Peterson should have plenty of opportunities Sunday against the Vikings, which didn’t happen in his first game back in Minnesota with the Saints in 2017.
Peterson, who said before that game he wanted to “stick it to” his old team, started but played just nine snaps and rushed for 18 yards on six carries in a 29-19 Vikings victory.
Last year, he made a more triumphant return with Washington, running for 76 yards on 14 carries and getting a rousing welcome from fans in a 19-9 Vikings win.
“It was two totally different experiences,” Peterson said. “The emotions I had with Washington when I got the standing ovation, it’s night and day. But this is like, hey, been there, done that. The unique thing is, here we are in the NFC North and these games count even double. So from that standpoint, it’s going to be good to get back there and pull off a W.”
Peterson said this week that Sunday’s game “means a lot,” though he referred mostly to the division race and Lions’ place in the standings; at 3-4, they cannot afford a loss if they want to make a run at a wildcard spot.
Zimmer said he expects an extra-motivated Peterson on Sunday — “Adrian wants to show everybody every week, so that doesn’t change and probably a little bit more so when he’s playing the Vikings,” he said — and Nelson Peterson said that’s what the Vikings will get, even if his son played down his return.

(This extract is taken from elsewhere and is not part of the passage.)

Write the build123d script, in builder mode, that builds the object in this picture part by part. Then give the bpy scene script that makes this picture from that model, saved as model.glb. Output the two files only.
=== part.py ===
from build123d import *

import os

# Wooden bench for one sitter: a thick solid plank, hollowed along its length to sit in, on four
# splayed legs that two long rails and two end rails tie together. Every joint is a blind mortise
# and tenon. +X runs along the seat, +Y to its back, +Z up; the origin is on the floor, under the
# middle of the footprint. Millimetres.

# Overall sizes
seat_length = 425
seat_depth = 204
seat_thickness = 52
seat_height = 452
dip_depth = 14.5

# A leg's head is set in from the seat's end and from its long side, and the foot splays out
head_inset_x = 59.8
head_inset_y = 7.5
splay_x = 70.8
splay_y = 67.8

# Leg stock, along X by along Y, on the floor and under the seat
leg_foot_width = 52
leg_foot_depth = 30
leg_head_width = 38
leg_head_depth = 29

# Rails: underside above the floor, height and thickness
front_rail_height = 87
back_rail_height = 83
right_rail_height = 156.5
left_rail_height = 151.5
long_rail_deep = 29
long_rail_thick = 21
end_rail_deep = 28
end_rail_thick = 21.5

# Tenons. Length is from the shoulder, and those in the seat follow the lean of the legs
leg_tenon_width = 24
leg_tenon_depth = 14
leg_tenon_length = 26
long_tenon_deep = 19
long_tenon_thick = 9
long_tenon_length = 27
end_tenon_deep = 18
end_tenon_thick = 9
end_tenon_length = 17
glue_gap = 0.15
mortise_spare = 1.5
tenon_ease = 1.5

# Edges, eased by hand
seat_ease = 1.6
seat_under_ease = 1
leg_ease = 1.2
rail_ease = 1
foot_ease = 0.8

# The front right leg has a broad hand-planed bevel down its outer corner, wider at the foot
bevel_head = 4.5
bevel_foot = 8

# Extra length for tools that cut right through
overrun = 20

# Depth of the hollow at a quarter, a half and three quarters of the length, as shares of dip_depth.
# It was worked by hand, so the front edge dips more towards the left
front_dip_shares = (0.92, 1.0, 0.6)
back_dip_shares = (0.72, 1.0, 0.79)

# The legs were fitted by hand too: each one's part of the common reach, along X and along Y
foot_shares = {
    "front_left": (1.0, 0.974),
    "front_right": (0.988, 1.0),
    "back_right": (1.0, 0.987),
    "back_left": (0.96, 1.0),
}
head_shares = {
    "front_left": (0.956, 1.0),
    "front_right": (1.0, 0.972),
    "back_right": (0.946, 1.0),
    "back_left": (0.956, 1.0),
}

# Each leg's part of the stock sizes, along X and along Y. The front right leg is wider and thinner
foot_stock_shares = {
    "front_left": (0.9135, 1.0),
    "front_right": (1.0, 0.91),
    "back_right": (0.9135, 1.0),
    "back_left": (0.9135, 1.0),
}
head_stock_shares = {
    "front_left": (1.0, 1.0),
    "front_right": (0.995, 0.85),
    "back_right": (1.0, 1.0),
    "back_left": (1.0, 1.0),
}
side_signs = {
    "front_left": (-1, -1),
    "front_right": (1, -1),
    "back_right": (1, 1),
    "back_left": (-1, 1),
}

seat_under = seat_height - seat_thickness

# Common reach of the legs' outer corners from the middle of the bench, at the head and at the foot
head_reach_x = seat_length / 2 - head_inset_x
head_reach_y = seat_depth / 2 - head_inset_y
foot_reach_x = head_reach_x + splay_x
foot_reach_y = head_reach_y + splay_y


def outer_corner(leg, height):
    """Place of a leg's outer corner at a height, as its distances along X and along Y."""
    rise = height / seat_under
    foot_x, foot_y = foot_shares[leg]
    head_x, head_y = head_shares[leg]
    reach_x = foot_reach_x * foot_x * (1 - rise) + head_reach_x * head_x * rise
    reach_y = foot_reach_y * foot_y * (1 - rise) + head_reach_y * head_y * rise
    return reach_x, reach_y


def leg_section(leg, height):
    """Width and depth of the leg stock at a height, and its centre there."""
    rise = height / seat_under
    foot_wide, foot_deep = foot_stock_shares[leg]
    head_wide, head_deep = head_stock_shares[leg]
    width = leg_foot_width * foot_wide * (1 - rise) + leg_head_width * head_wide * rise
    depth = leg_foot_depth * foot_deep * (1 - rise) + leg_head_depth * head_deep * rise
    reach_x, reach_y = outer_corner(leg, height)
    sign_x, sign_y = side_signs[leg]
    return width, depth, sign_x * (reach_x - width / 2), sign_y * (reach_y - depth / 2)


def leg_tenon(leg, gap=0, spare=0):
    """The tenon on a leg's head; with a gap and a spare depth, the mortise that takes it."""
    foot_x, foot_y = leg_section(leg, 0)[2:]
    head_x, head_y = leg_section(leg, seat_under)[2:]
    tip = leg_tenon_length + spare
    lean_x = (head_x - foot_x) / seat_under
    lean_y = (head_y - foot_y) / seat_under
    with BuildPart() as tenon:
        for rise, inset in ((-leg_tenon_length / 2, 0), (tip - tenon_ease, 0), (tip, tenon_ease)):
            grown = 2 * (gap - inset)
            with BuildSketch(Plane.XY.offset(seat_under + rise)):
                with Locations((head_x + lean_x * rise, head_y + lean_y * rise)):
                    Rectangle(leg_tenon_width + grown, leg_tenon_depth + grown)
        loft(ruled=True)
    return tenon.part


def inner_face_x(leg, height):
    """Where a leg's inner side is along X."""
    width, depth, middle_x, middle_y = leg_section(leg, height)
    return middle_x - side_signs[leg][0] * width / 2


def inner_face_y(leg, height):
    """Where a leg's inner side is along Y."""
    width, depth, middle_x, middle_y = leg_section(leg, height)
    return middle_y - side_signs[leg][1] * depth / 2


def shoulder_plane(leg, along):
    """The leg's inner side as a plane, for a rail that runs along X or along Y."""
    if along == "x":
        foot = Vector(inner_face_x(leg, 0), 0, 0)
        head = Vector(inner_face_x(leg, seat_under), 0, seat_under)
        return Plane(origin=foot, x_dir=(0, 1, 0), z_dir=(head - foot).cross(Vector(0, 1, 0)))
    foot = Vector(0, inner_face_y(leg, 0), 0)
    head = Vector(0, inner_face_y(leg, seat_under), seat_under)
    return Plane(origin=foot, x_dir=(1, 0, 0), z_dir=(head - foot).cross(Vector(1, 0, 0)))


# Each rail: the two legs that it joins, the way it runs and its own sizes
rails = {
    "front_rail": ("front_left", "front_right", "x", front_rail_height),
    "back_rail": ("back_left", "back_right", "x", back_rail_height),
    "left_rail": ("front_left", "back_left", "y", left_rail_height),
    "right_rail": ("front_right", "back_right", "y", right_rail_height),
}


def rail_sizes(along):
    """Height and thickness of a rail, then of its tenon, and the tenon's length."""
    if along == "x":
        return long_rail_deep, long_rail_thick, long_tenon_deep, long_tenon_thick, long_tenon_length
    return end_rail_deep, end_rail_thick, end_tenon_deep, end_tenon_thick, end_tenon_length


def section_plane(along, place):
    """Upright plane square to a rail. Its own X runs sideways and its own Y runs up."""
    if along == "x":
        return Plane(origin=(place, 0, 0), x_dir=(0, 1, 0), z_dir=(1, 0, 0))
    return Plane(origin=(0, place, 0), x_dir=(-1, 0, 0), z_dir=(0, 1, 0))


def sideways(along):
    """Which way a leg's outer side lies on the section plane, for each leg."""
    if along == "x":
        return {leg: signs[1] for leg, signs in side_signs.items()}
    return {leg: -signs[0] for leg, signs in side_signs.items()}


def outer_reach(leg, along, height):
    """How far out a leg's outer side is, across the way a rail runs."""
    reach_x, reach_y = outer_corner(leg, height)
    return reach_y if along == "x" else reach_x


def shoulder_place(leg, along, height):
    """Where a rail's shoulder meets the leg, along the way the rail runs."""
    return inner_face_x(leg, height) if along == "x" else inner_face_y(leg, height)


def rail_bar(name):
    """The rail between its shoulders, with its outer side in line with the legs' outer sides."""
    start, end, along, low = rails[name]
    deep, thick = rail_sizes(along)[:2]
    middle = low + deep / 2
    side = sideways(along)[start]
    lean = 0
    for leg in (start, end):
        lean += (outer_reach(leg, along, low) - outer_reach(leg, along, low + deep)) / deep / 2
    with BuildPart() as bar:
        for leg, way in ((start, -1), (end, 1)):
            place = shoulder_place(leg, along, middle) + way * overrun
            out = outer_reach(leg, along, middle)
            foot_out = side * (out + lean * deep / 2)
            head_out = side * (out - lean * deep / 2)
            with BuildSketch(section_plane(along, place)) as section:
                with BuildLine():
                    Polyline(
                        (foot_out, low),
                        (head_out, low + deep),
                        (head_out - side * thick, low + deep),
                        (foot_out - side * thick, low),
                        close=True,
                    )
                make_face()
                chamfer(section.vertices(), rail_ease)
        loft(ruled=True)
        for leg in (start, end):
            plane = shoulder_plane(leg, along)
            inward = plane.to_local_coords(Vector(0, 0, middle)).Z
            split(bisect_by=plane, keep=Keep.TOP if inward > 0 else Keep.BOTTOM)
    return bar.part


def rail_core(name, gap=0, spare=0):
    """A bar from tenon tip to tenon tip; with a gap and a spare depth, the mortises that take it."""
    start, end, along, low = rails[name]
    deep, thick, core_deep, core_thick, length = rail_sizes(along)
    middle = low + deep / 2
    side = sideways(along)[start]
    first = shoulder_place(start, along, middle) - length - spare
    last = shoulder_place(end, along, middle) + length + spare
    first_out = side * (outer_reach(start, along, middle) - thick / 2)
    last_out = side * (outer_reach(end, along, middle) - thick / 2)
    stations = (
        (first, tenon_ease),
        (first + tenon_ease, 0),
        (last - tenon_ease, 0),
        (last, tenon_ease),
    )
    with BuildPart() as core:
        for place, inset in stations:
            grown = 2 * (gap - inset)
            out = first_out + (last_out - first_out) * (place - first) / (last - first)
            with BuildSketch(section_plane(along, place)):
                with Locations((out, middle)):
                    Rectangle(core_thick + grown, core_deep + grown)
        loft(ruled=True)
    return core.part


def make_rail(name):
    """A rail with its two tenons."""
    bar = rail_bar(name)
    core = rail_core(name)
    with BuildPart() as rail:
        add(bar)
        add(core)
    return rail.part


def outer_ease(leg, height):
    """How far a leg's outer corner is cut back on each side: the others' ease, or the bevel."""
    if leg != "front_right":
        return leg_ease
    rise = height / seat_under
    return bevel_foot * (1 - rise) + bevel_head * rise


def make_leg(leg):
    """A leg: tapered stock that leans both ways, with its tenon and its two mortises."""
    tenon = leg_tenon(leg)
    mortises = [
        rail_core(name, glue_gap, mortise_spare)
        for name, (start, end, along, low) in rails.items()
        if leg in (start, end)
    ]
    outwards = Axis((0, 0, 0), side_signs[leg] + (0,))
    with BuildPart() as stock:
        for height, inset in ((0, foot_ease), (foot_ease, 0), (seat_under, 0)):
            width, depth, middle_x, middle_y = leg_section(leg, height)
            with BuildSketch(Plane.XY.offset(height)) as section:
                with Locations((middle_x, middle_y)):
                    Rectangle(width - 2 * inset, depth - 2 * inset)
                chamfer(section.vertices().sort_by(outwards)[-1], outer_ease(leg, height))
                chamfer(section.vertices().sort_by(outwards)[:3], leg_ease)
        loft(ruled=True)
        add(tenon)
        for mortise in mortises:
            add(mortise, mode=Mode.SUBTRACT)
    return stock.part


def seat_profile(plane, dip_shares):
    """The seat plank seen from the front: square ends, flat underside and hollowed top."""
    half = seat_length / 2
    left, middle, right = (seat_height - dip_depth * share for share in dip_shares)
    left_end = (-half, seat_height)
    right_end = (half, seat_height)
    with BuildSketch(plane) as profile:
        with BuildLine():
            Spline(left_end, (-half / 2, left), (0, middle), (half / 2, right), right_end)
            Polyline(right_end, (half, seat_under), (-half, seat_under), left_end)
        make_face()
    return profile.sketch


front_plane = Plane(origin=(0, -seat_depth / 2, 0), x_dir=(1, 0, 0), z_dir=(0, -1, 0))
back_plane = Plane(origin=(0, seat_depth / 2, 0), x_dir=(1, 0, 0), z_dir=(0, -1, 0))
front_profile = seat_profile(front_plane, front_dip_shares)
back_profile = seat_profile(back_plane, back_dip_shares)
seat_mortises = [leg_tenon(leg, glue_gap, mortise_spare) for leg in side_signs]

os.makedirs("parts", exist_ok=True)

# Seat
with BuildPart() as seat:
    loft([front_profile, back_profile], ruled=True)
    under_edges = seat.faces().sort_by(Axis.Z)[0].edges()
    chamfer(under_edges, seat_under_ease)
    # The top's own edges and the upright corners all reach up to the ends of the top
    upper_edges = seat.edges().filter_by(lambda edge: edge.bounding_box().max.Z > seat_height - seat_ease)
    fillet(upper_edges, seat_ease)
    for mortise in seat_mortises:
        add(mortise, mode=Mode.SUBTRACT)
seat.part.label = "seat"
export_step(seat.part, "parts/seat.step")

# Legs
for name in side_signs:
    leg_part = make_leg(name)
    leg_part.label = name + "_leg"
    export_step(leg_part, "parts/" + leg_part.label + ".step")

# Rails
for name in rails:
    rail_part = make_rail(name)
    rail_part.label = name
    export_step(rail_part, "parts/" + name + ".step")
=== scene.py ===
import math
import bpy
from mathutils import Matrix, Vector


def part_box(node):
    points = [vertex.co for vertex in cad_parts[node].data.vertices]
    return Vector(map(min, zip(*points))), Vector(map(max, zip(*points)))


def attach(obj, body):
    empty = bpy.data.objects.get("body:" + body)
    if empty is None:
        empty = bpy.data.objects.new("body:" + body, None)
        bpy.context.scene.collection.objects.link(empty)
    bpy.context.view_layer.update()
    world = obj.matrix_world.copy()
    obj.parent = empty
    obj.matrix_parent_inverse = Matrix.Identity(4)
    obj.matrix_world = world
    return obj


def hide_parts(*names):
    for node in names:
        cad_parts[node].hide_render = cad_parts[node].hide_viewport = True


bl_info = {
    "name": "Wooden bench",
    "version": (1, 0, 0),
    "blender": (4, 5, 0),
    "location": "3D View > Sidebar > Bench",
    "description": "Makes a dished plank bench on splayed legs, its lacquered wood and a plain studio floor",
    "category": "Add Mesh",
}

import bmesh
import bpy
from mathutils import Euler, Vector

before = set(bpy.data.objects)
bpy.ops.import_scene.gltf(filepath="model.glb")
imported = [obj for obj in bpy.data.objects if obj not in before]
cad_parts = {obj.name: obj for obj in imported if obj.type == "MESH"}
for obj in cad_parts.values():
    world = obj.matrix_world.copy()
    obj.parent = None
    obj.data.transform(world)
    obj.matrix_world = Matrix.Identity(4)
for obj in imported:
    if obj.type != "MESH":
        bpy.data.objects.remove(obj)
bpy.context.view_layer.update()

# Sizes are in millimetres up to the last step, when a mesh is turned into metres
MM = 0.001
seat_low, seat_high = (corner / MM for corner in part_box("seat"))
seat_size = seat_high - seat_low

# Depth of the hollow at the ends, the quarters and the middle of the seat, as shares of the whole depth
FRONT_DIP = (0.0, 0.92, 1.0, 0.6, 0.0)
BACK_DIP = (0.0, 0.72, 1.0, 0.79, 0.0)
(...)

“I got nothing but love for Rick Spielman, the Wilfs (who own the team),” Adrian Peterson said. “They have all done well by me, considering everything that we were able to go through during my time there. So for me, it’s like, when you have a family like that, you’re going to have disagreements, you’re going to bump heads and you might not talk for a minute, but at the end of the day, you come back around and you love one each other. So for me, that’s what’s going to always be.”